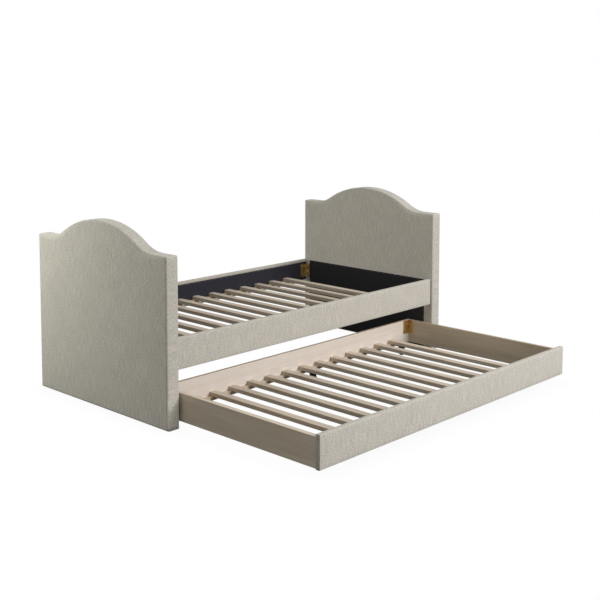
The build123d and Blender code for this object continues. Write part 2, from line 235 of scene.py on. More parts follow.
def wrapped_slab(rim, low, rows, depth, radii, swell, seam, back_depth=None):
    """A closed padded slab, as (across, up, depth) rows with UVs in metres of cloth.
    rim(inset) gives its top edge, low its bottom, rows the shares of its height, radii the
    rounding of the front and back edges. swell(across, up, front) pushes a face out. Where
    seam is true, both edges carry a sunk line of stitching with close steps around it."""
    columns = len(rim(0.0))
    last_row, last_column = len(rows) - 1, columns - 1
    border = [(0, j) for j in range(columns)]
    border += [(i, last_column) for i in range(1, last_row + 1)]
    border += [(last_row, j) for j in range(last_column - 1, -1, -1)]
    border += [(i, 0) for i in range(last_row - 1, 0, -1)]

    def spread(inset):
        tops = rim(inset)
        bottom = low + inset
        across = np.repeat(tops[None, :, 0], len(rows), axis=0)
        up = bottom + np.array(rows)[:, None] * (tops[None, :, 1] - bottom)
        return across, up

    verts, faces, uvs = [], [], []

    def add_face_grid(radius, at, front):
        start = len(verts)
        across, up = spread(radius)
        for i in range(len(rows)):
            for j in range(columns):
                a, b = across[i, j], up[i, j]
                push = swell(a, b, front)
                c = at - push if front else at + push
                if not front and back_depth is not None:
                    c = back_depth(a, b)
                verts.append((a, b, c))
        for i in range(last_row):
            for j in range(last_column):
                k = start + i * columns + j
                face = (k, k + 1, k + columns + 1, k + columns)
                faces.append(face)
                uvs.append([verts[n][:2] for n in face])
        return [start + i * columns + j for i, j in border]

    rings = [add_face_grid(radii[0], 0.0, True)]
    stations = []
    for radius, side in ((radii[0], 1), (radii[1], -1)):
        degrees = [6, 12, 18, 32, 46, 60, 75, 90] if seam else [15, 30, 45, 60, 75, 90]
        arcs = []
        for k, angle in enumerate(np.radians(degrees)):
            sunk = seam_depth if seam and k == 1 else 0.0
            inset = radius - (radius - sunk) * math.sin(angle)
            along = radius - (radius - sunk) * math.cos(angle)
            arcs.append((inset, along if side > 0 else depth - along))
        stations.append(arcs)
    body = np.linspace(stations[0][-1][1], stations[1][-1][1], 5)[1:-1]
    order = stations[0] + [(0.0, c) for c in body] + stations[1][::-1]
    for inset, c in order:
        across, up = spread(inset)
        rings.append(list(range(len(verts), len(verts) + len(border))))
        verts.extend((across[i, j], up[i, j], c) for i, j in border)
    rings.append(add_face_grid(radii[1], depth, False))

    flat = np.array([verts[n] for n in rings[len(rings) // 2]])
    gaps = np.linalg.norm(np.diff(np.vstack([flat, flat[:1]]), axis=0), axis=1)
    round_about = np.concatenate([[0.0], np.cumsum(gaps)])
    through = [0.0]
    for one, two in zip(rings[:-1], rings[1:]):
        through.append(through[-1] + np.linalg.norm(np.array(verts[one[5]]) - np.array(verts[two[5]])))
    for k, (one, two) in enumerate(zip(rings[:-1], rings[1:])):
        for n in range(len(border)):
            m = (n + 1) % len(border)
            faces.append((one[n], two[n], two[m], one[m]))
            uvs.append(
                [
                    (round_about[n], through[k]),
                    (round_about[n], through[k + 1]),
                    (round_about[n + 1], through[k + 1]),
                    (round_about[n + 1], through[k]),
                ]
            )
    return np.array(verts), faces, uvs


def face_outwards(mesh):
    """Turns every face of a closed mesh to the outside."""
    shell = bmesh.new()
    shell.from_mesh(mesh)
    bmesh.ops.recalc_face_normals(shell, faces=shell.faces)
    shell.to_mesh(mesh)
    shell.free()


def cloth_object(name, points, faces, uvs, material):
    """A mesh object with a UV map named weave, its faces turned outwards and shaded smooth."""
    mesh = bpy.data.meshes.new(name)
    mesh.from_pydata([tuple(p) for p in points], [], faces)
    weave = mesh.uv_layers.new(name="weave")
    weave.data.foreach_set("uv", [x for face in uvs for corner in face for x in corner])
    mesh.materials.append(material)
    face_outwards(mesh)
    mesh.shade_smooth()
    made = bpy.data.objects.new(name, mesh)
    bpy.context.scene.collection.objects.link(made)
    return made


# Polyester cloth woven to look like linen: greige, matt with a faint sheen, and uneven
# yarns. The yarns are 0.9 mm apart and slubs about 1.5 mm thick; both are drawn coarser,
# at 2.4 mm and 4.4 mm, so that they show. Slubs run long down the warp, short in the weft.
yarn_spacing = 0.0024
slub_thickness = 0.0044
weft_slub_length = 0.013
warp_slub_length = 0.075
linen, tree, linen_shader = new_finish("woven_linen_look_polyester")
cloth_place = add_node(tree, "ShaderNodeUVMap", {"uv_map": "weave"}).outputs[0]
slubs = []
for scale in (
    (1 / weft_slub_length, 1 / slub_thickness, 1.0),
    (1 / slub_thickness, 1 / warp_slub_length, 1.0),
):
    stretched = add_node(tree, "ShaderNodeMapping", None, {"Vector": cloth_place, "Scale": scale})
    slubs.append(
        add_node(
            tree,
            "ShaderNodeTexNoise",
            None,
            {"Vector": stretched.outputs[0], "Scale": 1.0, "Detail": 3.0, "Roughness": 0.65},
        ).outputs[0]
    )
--
Task to carry out – Using the material above, quote the first line and each line after it, stopping at and including the line that holds "border += [(i, 0)".

Full response –
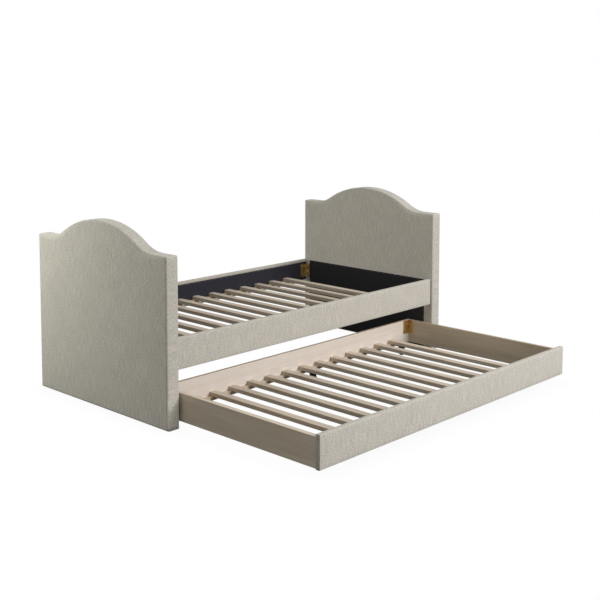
The build123d and Blender code for this object continues. Write part 2, from line 235 of scene.py on. More parts follow.
def wrapped_slab(rim, low, rows, depth, radii, swell, seam, back_depth=None):
    """A closed padded slab, as (across, up, depth) rows with UVs in metres of cloth.
    rim(inset) gives its top edge, low its bottom, rows the shares of its height, radii the
    rounding of the front and back edges. swell(across, up, front) pushes a face out. Where
    seam is true, both edges carry a sunk line of stitching with close steps around it."""
    columns = len(rim(0.0))
    last_row, last_column = len(rows) - 1, columns - 1
    border = [(0, j) for j in range(columns)]
    border += [(i, last_column) for i in range(1, last_row + 1)]
    border += [(last_row, j) for j in range(last_column - 1, -1, -1)]
    border += [(i, 0) for i in range(last_row - 1, 0, -1)]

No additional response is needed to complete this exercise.